A harvest comprises a number of domain-configurations (domain + seedlist + Heritrix order.xml).
These domain-configurations are divided into jobs based on the following criteria:
  - the domain-configurations in each job must use the same heritrix order.xml
  - the number of bytes last fetched from the domain, and therefore the expected size of domain
So each job in the harvest is expected to harvest almost the same amount of data, and
therefore finish with their harvesting equally fast. 

>- The maximium size of an arc-File is defined in the order.xml, which is
>not used for the metadata.arc-File.  What's the maximum size of that
>file? Are there any limits or will that file also splitted at some stage?
Actually, there is no limit to this file. We have metadata-1.arc files over 4 GBytes.
Most of this data is the crawl.log, which store uncompressed in the metadata-1.arc file.

And we have no plans to split this file. However we want go away from storing in ARC-files,
and do it in WARC-files.

>- What is the maximum numbers of filedirs in a bitarchive, which I can
>configure in the settings.xml? Are there any restrictions?
There is maximum numbers of filedir. However, it is only the first filedir in the list,
that is actually used for storage; When this filedir is filled up, then the next one is
in line for filling up. We have a feature request for this issue:
https://gforge.statsbiblioteket.dk/tracker/index.php?func=detail&aid=1573&group_id=7&atid=108

I hope this helps

Regards
Søren
-----Oprindelig meddelelse-----
Fra: netarchivesuite-users-bounces at lists.gforge.statsbiblioteket.dk [mailto:netarchivesuite-users-bounces at lists.gforge.statsbiblioteket.dk] På vegne af aponb at gmx.at
Sendt: 18. marts 2009 17:34
Til: netarchivesuite-users at lists.gforge.statsbiblioteket.dk
Emne: [Netarchivesuite-users] Limits

Hi!

As I am doing some Test Snapshot harvests with around 1000 domains now,
I have some questions about the behaviour of the Netarchive System, when
in future 100tousands domains will be in use.

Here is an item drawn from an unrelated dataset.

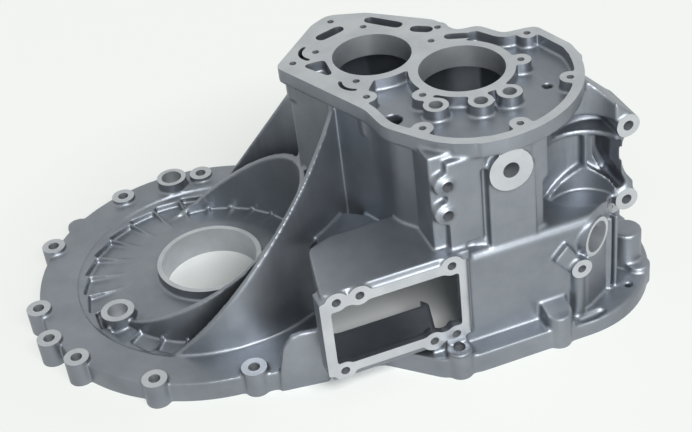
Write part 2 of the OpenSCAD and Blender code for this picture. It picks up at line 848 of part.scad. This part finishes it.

- What is the maximum numbers of domains per jobs and what are the
criteria for splitting up jobs within a snapshot harvest (especially if
you start an harvest based on a previous one)

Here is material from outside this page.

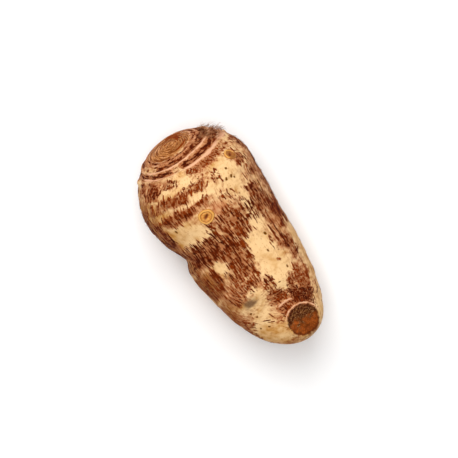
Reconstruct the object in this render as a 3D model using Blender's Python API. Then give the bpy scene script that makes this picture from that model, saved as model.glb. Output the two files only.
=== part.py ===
"""A small taro corm lying on its side, as one closed solid.

The corm is drawn out from a UV sphere. Each vertex of the sphere gets a place on the skin,
given by its distance from the apex along the skin and its bearing round the corm, and the
form below says where that place is. Rings, leaf-scar steps, the two end scars and the crease
are raised from the skin by formula. The bud eyes are turned solids, joined on by a Boolean.

Lengths are in millimetres in the constants and in metres in the mesh. A bearing of 0 is the
top of the lying corm, +90 degrees is its +Y side. The apex is at -X, the attachment at +X.
"""

from math import pi, radians

import bmesh
import bpy
import numpy as np
from mathutils import Matrix, Vector

MM = 0.001

# Half outline of the turned form: (distance along the core, radius), from apex to attachment.
OUTLINE = (
    (0.0, 0.0), (1.7, 9.4), (6.4, 18.8), (14.5, 25.2), (28.0, 27.5), (47.0, 24.9),
    (66.0, 23.4), (85.0, 19.8), (93.0, 16.4), (99.0, 12.2), (102.7, 6.8), (103.2, 0.0),
)
# The core bends: (distance along it, degrees that it heads down), so both ends lift.
PITCH = (
    (0.0, 34.0), (8.0, 27.0), (16.0, 18.0), (26.0, 11.0), (40.0, 6.5), (55.0, 3.6),
    (66.0, 0.5), (76.0, -7.5), (86.0, -23.0), (96.0, -49.0), (104.0, -69.0),
)
# Degrees that a cross-section is turned about the vertical.
SKEW = ((0.0, 4.0), (8.0, 10.0), (22.0, 12.0), (35.0, 10.0), (60.0, 7.0), (90.0, 2.0), (104.0, 0.0))
# Sideways drift of the core.
DRIFT = (
    (0.0, 0.5), (6.0, 3.0), (14.0, 2.2), (25.0, -0.6), (45.0, -1.4), (60.0, -1.8),
    (80.0, -3.0), (95.0, -2.1), (104.0, 0.0),
)

# The crease where the narrow half begins: depth and swell are fractions of the radius.
CREASE_BEARING, CREASE_SPREAD = -105.0, 42.0
CREASE_AT, CREASE_WIDTH, CREASE_DEPTH = 48.4, 4.2, 0.13
SWELL_AT, SWELL_WIDTH, SWELL_HEIGHT = 60.8, 8.0, 0.04

# The growth rings stand askew on the corm: they reach furthest down it opposite RING_HIGH.
RING_LEAN = 4.5
RING_HIGH = 20.0
LEAN_FADES = ((0.0, 0.0), (12.0, 1.0), (45.0, 1.0), (85.0, 0.0), (140.0, 0.0))

# Near the far pole the rings shift the other way, towards SCAR_SIDE, round a scar off centre.
SCAR_SHIFT, SCAR_SIDE = 1.8, 75.0
SHIFT_FADES = (
    (0.0, 0.0), (90.0, 0.0), (98.0, 0.0), (110.0, 0.5), (122.0, 1.0), (131.0, 0.0), (140.0, 0.0),
)

# Raised rings: (distance from the apex, height, half width).
DISC_RINGS = tuple((1.6 * (k + 1), 0.22, 0.45) for k in range(4))
RINGS = DISC_RINGS + ((7.6, 0.2, 0.35), (9.3, 0.35, 0.5), (13.0, 0.6, 0.6), (18.3, 0.75, 0.8))

# Steps that old leaf bases left: (distance from the apex, height).
STEPS = (
    (24.0, 0.3), (29.5, 0.25), (36.0, 0.3), (42.5, 0.3), (52.0, 0.2), (60.5, 0.3),
    (69.0, 0.3), (79.0, 0.2), (89.5, 0.25), (100.0, 0.2), (111.0, 0.25),
)
STEP_RISE, STEP_FALL = 3.5, 0.45

# Low swellings of the whole body: (height, lobes round the corm, turns per mm, start).
WAVES = ((0.22, 2, 0.05, 0.4), (0.14, 3, -0.11, 1.0), (0.08, 5, 0.17, 2.1))

# The attachment scar at the far pole, measured from that pole.
SCAR_RIM, SCAR_RIM_HEIGHT, SCAR_RIM_WIDTH = 7.6, 0.5, 0.8
SCAR_DISH_FROM, SCAR_DISH_RUN, SCAR_DISH_DEPTH = 6.6, 3.0, 0.9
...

- The maximium size of an arc-File is defined in the order.xml, which is
not used for the metadata.arc-File.  What's the maximum size of that
file? Are there any limits or will that file also splitted at some stage?

- What is the maximum numbers of filedirs in a bitarchive, which I can
configure in the settings.xml? Are there any restrictions?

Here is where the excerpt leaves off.